### The exercise
Locate all lines in the data below that hold "handed" and show them.

### Source records
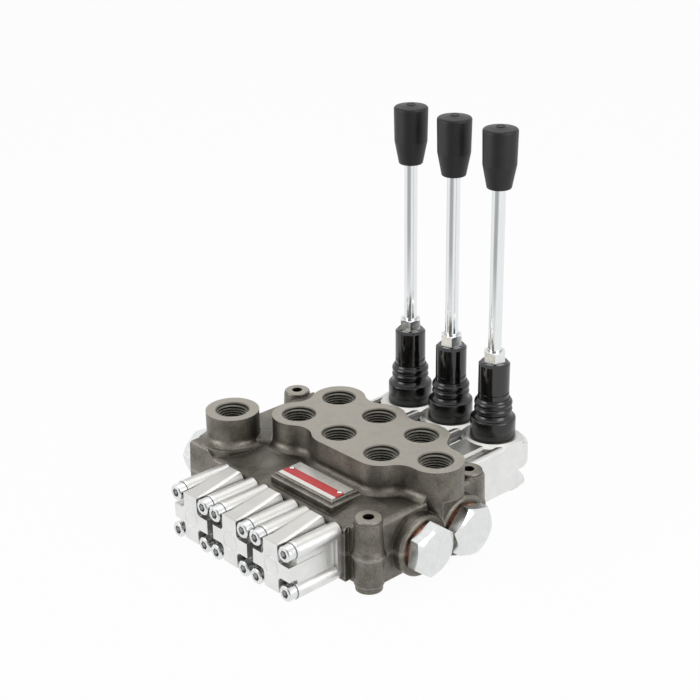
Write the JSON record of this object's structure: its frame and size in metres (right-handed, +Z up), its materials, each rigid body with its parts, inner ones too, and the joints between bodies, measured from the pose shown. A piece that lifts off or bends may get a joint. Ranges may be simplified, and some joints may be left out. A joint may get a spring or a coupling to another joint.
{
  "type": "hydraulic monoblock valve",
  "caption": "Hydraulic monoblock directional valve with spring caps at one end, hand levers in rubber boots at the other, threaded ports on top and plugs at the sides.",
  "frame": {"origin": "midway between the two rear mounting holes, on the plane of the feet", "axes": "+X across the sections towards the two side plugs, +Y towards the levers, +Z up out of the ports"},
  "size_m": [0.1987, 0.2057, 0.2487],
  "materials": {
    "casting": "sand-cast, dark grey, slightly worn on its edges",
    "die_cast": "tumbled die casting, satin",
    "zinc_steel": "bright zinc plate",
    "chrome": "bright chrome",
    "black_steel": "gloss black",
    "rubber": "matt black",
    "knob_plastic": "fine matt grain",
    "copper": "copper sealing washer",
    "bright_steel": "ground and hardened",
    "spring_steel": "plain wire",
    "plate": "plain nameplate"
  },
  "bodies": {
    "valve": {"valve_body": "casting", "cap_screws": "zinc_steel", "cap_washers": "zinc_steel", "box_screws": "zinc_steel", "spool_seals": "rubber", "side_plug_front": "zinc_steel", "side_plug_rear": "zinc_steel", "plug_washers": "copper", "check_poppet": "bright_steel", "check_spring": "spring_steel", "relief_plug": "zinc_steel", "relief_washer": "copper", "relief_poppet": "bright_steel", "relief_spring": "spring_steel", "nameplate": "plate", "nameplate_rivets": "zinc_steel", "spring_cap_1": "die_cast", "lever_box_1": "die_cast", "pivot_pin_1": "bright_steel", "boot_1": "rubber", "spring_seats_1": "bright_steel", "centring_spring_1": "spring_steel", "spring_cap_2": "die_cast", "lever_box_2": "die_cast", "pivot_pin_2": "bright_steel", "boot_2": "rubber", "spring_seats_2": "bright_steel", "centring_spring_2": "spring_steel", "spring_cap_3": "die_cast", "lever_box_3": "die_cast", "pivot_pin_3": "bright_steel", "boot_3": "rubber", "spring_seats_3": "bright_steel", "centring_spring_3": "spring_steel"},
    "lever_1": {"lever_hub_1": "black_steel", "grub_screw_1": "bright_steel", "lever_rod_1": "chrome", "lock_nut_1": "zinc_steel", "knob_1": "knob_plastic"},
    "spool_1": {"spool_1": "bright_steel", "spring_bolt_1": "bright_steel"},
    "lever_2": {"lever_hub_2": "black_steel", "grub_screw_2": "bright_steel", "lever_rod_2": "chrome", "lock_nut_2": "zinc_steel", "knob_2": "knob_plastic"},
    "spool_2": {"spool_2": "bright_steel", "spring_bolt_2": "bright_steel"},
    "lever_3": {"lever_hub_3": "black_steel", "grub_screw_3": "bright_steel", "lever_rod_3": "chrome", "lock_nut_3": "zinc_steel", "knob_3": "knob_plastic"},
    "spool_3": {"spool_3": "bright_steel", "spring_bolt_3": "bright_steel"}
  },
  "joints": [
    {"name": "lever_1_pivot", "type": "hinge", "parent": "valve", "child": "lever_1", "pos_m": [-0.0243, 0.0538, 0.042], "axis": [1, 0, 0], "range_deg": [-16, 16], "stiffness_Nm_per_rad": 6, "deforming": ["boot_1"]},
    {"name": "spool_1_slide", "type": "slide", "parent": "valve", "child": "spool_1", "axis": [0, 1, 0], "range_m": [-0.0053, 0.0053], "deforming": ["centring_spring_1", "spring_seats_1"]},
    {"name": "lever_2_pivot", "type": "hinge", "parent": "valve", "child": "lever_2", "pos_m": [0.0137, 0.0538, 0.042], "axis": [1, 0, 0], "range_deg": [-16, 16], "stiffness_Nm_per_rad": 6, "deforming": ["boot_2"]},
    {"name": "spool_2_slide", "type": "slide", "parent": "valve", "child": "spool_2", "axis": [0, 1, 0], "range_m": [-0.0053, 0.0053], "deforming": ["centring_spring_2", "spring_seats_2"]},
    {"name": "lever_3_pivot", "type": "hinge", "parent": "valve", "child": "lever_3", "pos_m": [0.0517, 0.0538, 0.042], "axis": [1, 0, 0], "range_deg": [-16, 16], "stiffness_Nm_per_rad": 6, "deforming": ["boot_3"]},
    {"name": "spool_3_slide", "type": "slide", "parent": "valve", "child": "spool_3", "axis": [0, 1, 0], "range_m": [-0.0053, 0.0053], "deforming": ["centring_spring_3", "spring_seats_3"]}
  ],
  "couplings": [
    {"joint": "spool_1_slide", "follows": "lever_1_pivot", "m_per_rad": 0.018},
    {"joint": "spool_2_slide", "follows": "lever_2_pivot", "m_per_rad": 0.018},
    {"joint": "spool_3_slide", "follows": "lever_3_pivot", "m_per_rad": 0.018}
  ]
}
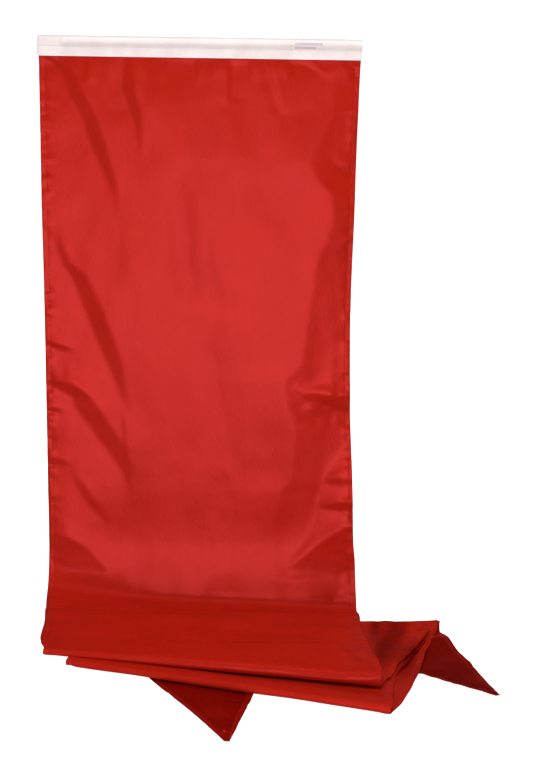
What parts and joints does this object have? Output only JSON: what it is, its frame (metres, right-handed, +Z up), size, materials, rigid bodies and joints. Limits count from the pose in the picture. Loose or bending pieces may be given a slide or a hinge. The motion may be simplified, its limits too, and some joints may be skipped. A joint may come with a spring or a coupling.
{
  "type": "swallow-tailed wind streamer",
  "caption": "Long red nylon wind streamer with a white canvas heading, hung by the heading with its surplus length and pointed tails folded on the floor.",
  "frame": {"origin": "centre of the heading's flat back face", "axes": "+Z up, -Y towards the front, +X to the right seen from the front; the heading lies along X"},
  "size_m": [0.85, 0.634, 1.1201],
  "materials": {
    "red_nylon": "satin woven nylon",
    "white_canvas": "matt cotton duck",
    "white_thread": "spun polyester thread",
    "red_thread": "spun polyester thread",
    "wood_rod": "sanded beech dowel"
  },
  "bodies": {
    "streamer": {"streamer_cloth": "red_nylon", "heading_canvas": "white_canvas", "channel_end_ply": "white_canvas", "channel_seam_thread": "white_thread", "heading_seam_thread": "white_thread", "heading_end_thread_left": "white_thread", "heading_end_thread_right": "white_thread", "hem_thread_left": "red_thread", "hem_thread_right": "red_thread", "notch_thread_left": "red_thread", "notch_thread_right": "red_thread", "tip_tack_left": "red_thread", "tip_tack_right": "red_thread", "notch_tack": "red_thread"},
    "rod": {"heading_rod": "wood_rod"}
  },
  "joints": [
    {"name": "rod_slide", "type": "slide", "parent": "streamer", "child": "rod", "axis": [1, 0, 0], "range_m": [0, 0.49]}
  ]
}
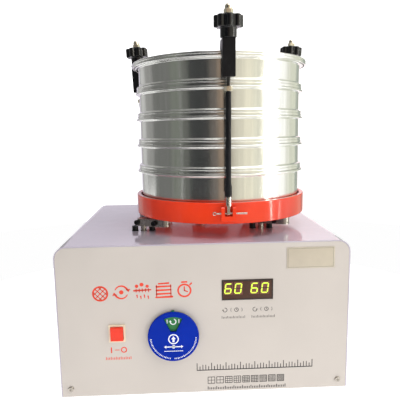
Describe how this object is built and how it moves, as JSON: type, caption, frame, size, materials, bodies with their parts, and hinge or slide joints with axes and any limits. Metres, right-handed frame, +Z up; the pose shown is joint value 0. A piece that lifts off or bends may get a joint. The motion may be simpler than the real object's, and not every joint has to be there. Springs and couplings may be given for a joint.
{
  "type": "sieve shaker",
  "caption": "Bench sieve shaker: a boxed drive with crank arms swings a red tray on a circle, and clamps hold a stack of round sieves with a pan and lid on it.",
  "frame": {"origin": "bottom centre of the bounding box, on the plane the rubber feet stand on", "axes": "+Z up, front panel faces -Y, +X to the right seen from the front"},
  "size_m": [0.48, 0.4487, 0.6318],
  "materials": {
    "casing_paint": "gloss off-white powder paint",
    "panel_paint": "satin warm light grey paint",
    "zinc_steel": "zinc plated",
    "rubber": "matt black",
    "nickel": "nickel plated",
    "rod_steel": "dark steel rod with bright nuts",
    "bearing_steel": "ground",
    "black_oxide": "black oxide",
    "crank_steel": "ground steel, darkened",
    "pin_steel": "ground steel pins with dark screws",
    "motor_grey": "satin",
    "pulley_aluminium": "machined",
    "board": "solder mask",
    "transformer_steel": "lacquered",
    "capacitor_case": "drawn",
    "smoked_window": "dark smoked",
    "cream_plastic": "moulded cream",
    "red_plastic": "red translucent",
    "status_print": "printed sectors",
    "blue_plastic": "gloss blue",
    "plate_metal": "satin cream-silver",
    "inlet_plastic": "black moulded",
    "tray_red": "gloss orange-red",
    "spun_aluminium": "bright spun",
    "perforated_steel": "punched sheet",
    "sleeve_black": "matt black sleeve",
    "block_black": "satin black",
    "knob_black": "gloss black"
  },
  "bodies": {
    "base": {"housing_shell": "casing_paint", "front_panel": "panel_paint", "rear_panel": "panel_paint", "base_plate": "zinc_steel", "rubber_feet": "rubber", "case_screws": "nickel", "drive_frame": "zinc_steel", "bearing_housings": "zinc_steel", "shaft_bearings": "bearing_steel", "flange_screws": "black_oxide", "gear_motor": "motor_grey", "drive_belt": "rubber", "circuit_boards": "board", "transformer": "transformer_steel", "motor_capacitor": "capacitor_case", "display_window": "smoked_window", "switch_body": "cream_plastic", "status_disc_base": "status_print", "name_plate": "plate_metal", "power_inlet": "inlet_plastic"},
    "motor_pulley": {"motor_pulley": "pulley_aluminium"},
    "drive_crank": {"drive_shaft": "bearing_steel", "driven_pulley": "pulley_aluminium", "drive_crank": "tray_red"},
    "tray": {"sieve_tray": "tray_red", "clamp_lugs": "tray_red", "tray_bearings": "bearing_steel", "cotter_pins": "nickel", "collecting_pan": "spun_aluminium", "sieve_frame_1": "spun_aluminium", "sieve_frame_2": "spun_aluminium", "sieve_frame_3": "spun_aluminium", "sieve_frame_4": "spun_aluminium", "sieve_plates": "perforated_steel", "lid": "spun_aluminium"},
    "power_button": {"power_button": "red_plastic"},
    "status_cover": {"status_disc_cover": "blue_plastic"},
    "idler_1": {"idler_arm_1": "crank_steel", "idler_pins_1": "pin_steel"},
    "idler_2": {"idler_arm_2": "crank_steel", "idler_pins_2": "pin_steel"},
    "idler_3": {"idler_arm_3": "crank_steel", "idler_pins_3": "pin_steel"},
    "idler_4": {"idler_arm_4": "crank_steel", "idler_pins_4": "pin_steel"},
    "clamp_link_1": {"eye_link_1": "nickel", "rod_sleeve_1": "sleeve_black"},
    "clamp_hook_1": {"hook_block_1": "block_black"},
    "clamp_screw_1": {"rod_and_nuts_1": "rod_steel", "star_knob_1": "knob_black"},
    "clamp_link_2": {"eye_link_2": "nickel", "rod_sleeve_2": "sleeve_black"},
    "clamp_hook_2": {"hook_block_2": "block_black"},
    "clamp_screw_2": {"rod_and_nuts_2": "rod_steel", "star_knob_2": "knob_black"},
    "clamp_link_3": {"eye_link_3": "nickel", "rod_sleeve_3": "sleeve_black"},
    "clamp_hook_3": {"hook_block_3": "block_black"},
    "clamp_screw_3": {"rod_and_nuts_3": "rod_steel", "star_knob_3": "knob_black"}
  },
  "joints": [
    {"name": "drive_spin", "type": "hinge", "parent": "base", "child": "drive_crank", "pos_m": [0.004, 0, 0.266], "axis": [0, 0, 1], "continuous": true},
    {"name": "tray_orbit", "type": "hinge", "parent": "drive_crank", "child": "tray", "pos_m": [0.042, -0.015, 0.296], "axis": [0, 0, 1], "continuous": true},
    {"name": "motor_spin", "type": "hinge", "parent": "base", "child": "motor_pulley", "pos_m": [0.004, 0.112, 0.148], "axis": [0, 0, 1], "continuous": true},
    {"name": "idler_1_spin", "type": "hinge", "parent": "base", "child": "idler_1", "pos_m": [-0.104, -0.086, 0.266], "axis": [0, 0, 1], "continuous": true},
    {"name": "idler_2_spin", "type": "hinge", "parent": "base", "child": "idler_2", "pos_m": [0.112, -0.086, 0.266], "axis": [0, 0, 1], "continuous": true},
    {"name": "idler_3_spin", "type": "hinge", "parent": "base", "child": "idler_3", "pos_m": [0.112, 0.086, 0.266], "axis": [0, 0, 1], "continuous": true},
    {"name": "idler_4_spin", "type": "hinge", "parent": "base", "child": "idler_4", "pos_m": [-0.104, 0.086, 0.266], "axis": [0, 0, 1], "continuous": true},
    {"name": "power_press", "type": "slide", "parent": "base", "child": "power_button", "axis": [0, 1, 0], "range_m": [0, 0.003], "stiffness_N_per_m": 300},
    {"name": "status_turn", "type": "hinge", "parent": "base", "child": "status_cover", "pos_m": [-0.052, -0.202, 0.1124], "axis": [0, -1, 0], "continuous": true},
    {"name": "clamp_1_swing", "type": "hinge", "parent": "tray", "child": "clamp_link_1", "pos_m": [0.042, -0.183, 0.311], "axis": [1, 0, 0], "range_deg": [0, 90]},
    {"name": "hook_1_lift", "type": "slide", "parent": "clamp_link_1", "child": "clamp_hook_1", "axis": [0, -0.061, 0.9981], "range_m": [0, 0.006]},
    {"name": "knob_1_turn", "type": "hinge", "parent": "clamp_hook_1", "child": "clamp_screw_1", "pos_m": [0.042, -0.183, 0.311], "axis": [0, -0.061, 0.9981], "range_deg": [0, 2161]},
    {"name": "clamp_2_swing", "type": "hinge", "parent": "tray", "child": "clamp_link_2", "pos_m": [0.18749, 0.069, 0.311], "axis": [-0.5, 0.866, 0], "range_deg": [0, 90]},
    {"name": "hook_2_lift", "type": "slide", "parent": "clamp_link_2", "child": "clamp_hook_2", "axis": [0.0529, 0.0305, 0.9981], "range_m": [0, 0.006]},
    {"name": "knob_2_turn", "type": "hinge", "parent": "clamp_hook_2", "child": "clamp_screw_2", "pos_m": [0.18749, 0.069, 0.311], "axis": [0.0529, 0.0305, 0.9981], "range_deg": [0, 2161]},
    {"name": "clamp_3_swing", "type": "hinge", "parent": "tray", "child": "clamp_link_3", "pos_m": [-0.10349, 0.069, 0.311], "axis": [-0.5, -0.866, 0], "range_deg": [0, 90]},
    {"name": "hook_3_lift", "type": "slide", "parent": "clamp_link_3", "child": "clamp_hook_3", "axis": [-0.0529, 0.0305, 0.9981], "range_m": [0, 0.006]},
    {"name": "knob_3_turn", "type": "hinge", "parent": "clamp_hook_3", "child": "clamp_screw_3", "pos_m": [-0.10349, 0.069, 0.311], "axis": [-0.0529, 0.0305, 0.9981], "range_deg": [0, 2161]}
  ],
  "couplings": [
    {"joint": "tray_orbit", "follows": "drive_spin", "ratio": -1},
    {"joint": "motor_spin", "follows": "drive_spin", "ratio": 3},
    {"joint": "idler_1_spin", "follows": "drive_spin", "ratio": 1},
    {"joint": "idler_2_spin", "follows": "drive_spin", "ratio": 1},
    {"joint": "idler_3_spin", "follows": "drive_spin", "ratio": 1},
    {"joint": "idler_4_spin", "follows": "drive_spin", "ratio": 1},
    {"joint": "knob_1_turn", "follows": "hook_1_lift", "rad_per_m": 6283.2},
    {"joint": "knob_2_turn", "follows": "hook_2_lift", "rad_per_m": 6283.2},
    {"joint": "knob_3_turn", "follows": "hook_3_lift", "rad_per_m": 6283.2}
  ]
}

### Completed task
Write the JSON record of this object's structure: its frame and size in metres (right-handed, +Z up), its materials, each rigid body with its parts, inner ones too, and the joints between bodies, measured from the pose shown. A piece that lifts off or bends may get a joint. Ranges may be simplified, and some joints may be left out. A joint may get a spring or a coupling to another joint.
What parts and joints does this object have? Output only JSON: what it is, its frame (metres, right-handed, +Z up), size, materials, rigid bodies and joints. Limits count from the pose in the picture. Loose or bending pieces may be given a slide or a hinge. The motion may be simplified, its limits too, and some joints may be skipped. A joint may come with a spring or a coupling.
Describe how this object is built and how it moves, as JSON: type, caption, frame, size, materials, bodies with their parts, and hinge or slide joints with axes and any limits. Metres, right-handed frame, +Z up; the pose shown is joint value 0. A piece that lifts off or bends may get a joint. The motion may be simpler than the real object's, and not every joint has to be there. Springs and couplings may be given for a joint.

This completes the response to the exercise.